- Collected data entries:
[BEGIN]

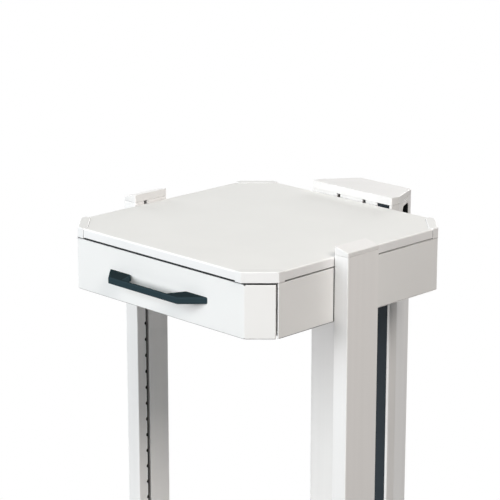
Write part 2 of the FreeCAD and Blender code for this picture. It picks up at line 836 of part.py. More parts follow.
def fork_outline():
    """Legs that taper from the crown to a round boss at the axle."""
    left, right = about_axle(math.radians(200.0)), about_axle(math.radians(-20.0))
    boss = Part.Arc(right, about_axle(math.radians(-90.0)), left).toShape()
    rear = castor_trail + wheel_radius
    corners = [left, V(-fork_half, -head_radius, crown_bottom - crown_thickness),
               V(-fork_half, -head_radius, crown_top), V(-fork_half, rear - leg_shoulder, crown_top),
               V(-fork_half, rear - leg_shoulder / 3.0, crown_top - leg_shoulder / 2.0),
               V(-fork_half, rear, pedal_pivot.z + leg_chin),
               V(-fork_half, rear, pedal_pivot.z - leg_chin), right]
    return Part.Wire([boss] + [Part.makeLine(a, b) for a, b in zip(corners, corners[1:])])


def castor_fork(with_pedal):
    body = Part.Face(fork_outline()).extrude(V(2.0 * fork_half, 0, 0))
    inner = fork_half - leg_thickness
    body = body.cut(box(-inner, inner, -2.0 * wheel_radius, 3.0 * wheel_radius, 0, crown_bottom))
    body = body.fuse(rod(V(0, 0, crown_bottom), V(0, 0, 1), head_radius, head_top - crown_bottom))
    body = body.cut(pin_bore(V(0, 0, head_top - king_pin_reach), V(0, 0, 1), king_pin_radius,
                             king_pin_reach))
    if with_pedal:
        body = body.cut(pin_bore(V(-fork_half, pedal_pivot.y, pedal_pivot.z), V(1, 0, 0), pedal_pin_radius,
                                 2.0 * fork_half))
    return body.removeSplitter()


def castor_axle():
    """Axle clamped between the two legs of the fork."""
    inner = fork_half - leg_thickness
    return pin(V(-inner, castor_trail, wheel_radius), V(1, 0, 0), axle_radius, 2.0 * inner)


def rim_seat(half):
    """Many-sided bar about the axle: the seat that keeps the tyre from creeping on the hub."""
    return many_sided(V(-half, castor_trail, wheel_radius), V(1, 0, 0), wheel_radius - tyre_thickness,
                      2.0 * half, rim_sides)


def castor_hub():
    """Hub that runs on the axle and carries the tyre."""
    half = tread_width / 2.0 - hub_inset
    return rim_seat(half).cut(pin_bore(V(-half, castor_trail, wheel_radius), V(1, 0, 0), axle_radius,
                                       2.0 * half))


def castor_tyre():
    half = tread_width / 2.0
    ring = rod(V(-half, castor_trail, wheel_radius), V(1, 0, 0), wheel_radius, tread_width)
    return ring.cut(rim_seat(half))


def brake_pedal():
    """Foot lever hinged between the legs of the fork, shown pressed down (brake on)."""
    half = fork_half - leg_thickness - pedal_side_gap
    y, z = pedal_pivot.y, pedal_pivot.z
    r = pedal_pin_radius
    bend = y + pedal_length * pedal_bend
    end = y + pedal_length
    tab = side_prism([(y, z + r), (bend, z + r - pedal_dip), (end, z + r),
                      (end, z + r - pedal_thickness), (bend, z + r - pedal_dip - pedal_thickness),
                      (y, z - r)], -half, half)
    hinge = pin(V(-fork_half, y, z), V(1, 0, 0), r, 2.0 * fork_half)
    return fuse_all([hinge, tab])


def placed(shape, side, y):
    moved = shape.copy()
    moved.translate(V(side * beam_centre, y, 0))
    return moved


# ---------------------------------------------------------------- write every sub-part
save("worktop_panel", worktop_panel())
save("edge_band", edge_band())
cap = corner_cap()
save("corner_cap_front_right", cap)
save("corner_cap_front_left", mirrored(cap))
save("corner_cap_rear_right", flipped_in_depth(cap))
save("corner_cap_rear_left", mirrored(flipped_in_depth(cap)))
save("worktop_spacer", worktop_spacer())

save("housing_top_sheet", housing_top_sheet())
save("housing_floor", housing_floor())
save("housing_side_right", housing_side())
save("housing_side_left", mirrored(housing_side()))
save("housing_back_sheet", housing_back_sheet())

save("drawer_front", drawer_front())
save("drawer_tray", drawer_tray())
save("drawer_handle", handle())
save_group("slide_outer_rails", [slide_outer(), mirrored(slide_outer())])
save_group("slide_mid_rails", [slide_mid(), mirrored(slide_mid())])
save_group("slide_inner_rails", [slide_inner(), mirrored(slide_inner())])

save("post_right", post())
save("post_left", mirrored(post()))
save("post_cap_right", post_cap())
save("post_cap_left", mirrored(post_cap()))
save("rear_column", rear_column())
save("column_cap", column_cap())
save("column_cover_strip", cover_strip())
save("cable_outlet", cable_outlet())
save_group("frame_bolts", frame_bolts())
save_group("slot_nuts", slot_nuts())

save("base_beam_right", base_beam())
save("base_beam_left", mirrored(base_beam()))
plugs = [beam_end_plug(beam_y0, -1), beam_end_plug(beam_y1, 1)]
save_group("beam_end_plugs", plugs + [mirrored(shape) for shape in plugs])
save("base_cross_front", tube_across(cross_front_y0, cross_front_y0 + cross_front_depth))
save("base_cross_rear", tube_across(cross_rear_y0, cross_rear_y1))
save("base_deck", base_deck())
save("post_shoe_right", post_shoe())
save("post_shoe_left", mirrored(post_shoe()))
save("column_shoe", column_shoe())

save_group("castor_stems", [placed(castor_stem(), side, y) for side in (-1, 1) for y in castor_ys.values()])
for end, y in castor_ys.items():
    for side_name, side in (("left", -1), ("right", 1)):
        corner = end + "_" + side_name
        fork = castor_fork(end == "front")
        axle = castor_axle()
        save("castor_fork_" + corner, placed(fork, side, y))
        save("castor_axle_" + corner, placed(axle, side, y))
        save("castor_hub_" + corner, placed(castor_hub(), side, y))
        save("castor_tyre_" + corner, placed(castor_tyre(), side, y))
        if end == "front":
            save("brake_pedal_" + side_name, placed(brake_pedal(), side, y))
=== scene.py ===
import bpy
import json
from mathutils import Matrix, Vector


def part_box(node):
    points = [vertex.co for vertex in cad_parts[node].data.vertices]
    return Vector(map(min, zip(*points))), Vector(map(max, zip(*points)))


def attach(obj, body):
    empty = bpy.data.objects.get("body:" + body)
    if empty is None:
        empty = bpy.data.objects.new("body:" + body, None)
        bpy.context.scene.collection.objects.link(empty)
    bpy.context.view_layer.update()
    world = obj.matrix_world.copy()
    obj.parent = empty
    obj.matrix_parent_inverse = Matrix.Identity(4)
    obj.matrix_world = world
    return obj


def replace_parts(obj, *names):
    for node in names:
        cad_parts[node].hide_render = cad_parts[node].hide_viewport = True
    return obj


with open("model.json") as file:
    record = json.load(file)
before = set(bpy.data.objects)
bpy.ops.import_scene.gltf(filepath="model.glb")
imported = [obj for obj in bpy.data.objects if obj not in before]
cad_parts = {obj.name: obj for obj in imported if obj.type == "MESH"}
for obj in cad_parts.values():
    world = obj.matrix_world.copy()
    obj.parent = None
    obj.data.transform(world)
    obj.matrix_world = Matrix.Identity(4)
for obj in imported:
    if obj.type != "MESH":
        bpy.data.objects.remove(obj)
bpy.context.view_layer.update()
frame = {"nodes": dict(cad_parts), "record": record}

import json
import math

import bmesh
import bpy
from mathutils import Matrix, Vector

# Looks of a mobile medication cart. Metres, +Z up, +X to the cart's right, drawer opens towards -Y.

MM = 0.001
NODES = frame["nodes"]
CORNERS = [end + "_" + side for end in ("front", "rear") for side in ("left", "right")]


# ---------------------------------------------------------------- colour and materials
def linear(red, green, blue):
    """Scene-linear colour from the 0 to 255 values the eye sees."""
    def one(value):
        value /= 255.0
        return value / 12.92 if value <= 0.04045 else ((value + 0.055) / 1.055) ** 2.4
    return one(red), one(green), one(blue), 1.0


class Nodes:
    """Small helper that builds and links the nodes of a new material, or of the owner given."""

    def __init__(self, name, owner=None):
        self.owner = owner or bpy.data.materials.new(name)
        self.owner.use_nodes = True
        self.tree = self.owner.node_tree
        self.tree.nodes.clear()

    def coords(self, kind="Object"):
        """Coordinates on the object itself: its places in metres, or its normals."""
        return self.add("ShaderNodeTexCoord").outputs[kind]

    def add(self, kind, **values):
        """New node with some of its settings given."""
        node = self.tree.nodes.new(kind)
        for key, value in values.items():
            setattr(node, key, value)
        return node

    def put(self, socket, value):
        """Give an input a plain value or a link."""
        if isinstance(value, bpy.types.NodeSocket):
            self.tree.links.new(value, socket)
        else:
            socket.default_value = value

    def noise(self, scale, detail=3.0, roughness=0.5):
        """Noise with one scale, or a different one along each axis, in cycles per metre."""
        spacing = self.add("ShaderNodeMapping")
        self.put(spacing.inputs["Vector"], self.coords())
        spacing.inputs["Scale"].default_value = scale if isinstance(scale, tuple) else (scale,) * 3
        node = self.add("ShaderNodeTexNoise")
        self.put(node.inputs["Vector"], spacing.outputs["Vector"])
        node.inputs["Scale"].default_value = 1.0
        node.inputs["Detail"].default_value = detail
        node.inputs["Roughness"].default_value = roughness
        return node.outputs["Fac"]

    def stretch(self, value, start, end, low=0.0, high=1.0, **settings):
        """Take the range from start to end of a value to the range from low to high."""
        node = self.add("ShaderNodeMapRange", **settings)
        self.put(node.inputs["Value"], value)
        limits = {"From Min": start, "From Max": end, "To Min": low, "To Max": high}
        for key, limit in limits.items():
            node.inputs[key].default_value = limit
        return node.outputs["Result"]

    def spread(self, noise, low, high):
        """Take the busy middle of a noise to the range low to high."""
        return self.stretch(noise, 0.3, 0.7, low, high)

    def tone(self, colour, noise, darker, lighter):
        """Colour that wanders with a noise between a darker and a lighter tone of itself."""
        node = self.add("ShaderNodeMix", data_type="RGBA")
        self.put(node.inputs["Factor"], self.spread(noise, 0.0, 1.0))
        for index, gain in ((6, darker), (7, lighter)):
            node.inputs[index].default_value = [min(1.0, c * gain) for c in colour[:3]] + [1.0]
        return node.outputs[2]

    def facing(self, low, high):
        """0 to 1 as the surface turns and the upward part of its normal goes from low to high."""
        split = self.add("ShaderNodeSeparateXYZ")
        self.put(split.inputs[0], self.coords("Normal"))
        return self.stretch(split.outputs["Z"], low, high)

    def blend(self, factor, first, second):
        """Colour that goes from first to second as factor goes from 0 to 1."""
        node = self.add("ShaderNodeMix", data_type="RGBA")
        self.put(node.inputs["Factor"], factor)
        self.put(node.inputs[6], first)
        self.put(node.inputs[7], second)
        return node.outputs[2]

    def bump(self, height, distance, strength, below=None):
        """Normal with a relief of some depth in metres, on top of the relief below if any."""
        node = self.add("ShaderNodeBump")
        self.put(node.inputs["Height"], height)
        node.inputs["Distance"].default_value = distance
        node.inputs["Strength"].default_value = strength
        if below is not None:
            self.put(node.inputs["Normal"], below)
        return node.outputs["Normal"]

    def shade(self, **inputs):
        """Finished material from the inputs of its shader."""
        shader = self.add("ShaderNodeBsdfPrincipled")
        for key, value in inputs.items():
            self.put(shader.inputs[key.replace("_", " ")], value)
        out = self.add("ShaderNodeOutputMaterial")
        self.put(out.inputs["Surface"], shader.outputs["BSDF"])
        return self.owner


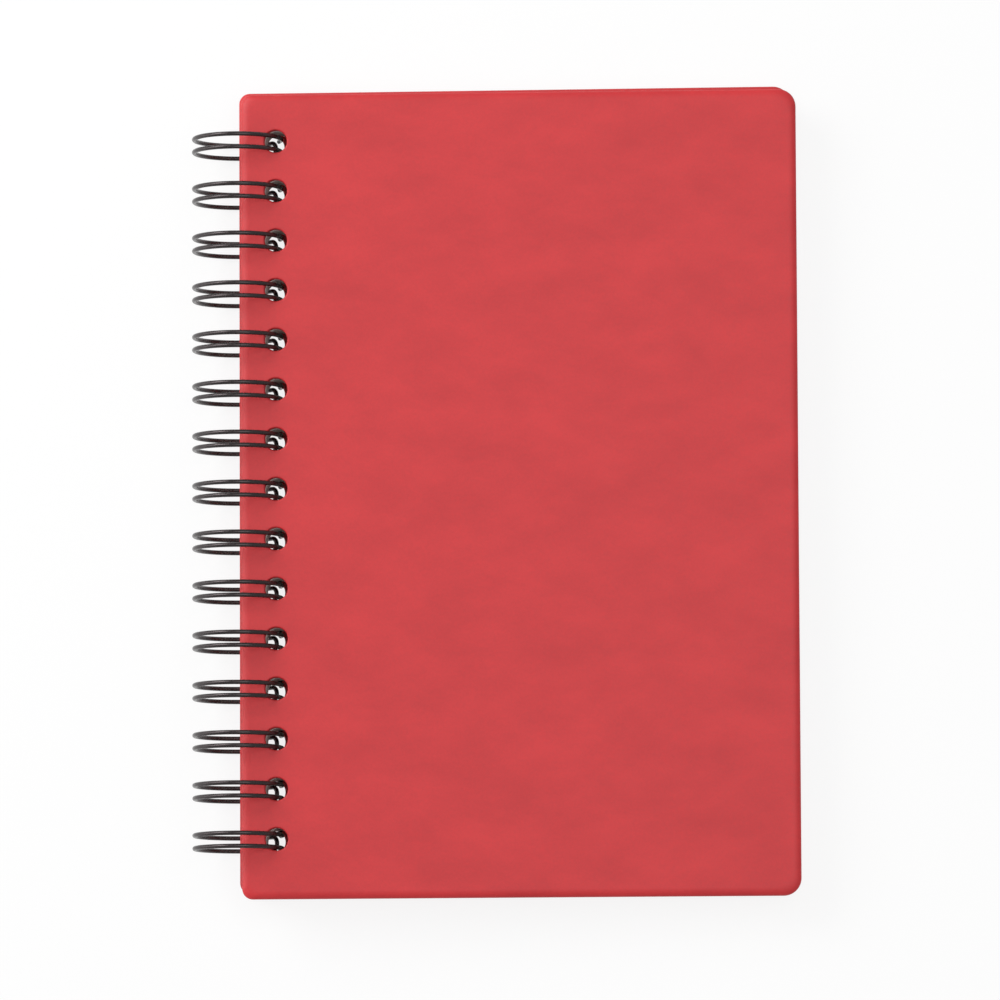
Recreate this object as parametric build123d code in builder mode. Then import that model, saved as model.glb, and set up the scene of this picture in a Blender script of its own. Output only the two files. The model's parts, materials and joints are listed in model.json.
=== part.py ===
from build123d import *
import os
from math import asin, atan, cos, hypot, pi, sin, sqrt

os.makedirs("parts", exist_ok=True)

# A hard-cover notebook bound with twin-loop wire, lying closed on its back cover.
# Millimetres: +X from the spine to the fore-edge, +Y to the top of the page, +Z up.
# The origin is on the table, under the middle of the whole notebook.

# covers: board wrapped in a soft cloth, so every edge is round
cover_width = 141.1  # spine edge to fore-edge
cover_height = 205.0
cover_thickness = 2.3
cover_edge_radius = 1.1
spine_corner_radius = 2.7
fore_corner_radius = 4.5
hole_diameter = 5.7
hole_rim_radius = 0.4
hole_margin = 8.8  # spine edge to the middle of a hole

# pages: one block, a little smaller than the covers on three sides
page_width = 137.0
page_height = 200.5
page_stack = 7.2
page_corner_radius = 3.0
page_hole_diameter = 6.2
page_hole_margin = 7.4

# binding wire: one length of wire bent into paired loops
loop_count = 15
loop_pitch = 12.7
wire_diameter = 1.15
root_bend_radius = 1.5  # where a loop's leg turns into the straight run to the next loop

# distances from the middle of the rings to each row of holes, along X
front_hole_reach = 10.3
back_hole_reach = 8.4
page_hole_reach = 10.4

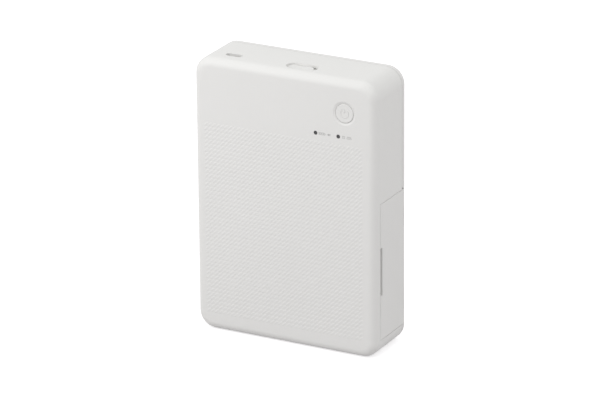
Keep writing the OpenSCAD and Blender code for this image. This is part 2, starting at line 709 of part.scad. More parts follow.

[END]

- What to produce: Begin with the line containing "y in castor_ys.values()])" and end with the line containing "obj.matrix_parent_inverse = Matrix.Identity(4)"; repeat every line from start to finish exactly, and nothing outside them.

- Output for this task:
save_group("castor_stems", [placed(castor_stem(), side, y) for side in (-1, 1) for y in castor_ys.values()])
for end, y in castor_ys.items():
    for side_name, side in (("left", -1), ("right", 1)):
        corner = end + "_" + side_name
        fork = castor_fork(end == "front")
        axle = castor_axle()
        save("castor_fork_" + corner, placed(fork, side, y))
        save("castor_axle_" + corner, placed(axle, side, y))
        save("castor_hub_" + corner, placed(castor_hub(), side, y))
        save("castor_tyre_" + corner, placed(castor_tyre(), side, y))
        if end == "front":
            save("brake_pedal_" + side_name, placed(brake_pedal(), side, y))
=== scene.py ===
import bpy
import json
from mathutils import Matrix, Vector


def part_box(node):
    points = [vertex.co for vertex in cad_parts[node].data.vertices]
    return Vector(map(min, zip(*points))), Vector(map(max, zip(*points)))


def attach(obj, body):
    empty = bpy.data.objects.get("body:" + body)
    if empty is None:
        empty = bpy.data.objects.new("body:" + body, None)
        bpy.context.scene.collection.objects.link(empty)
    bpy.context.view_layer.update()
    world = obj.matrix_world.copy()
    obj.parent = empty
    obj.matrix_parent_inverse = Matrix.Identity(4)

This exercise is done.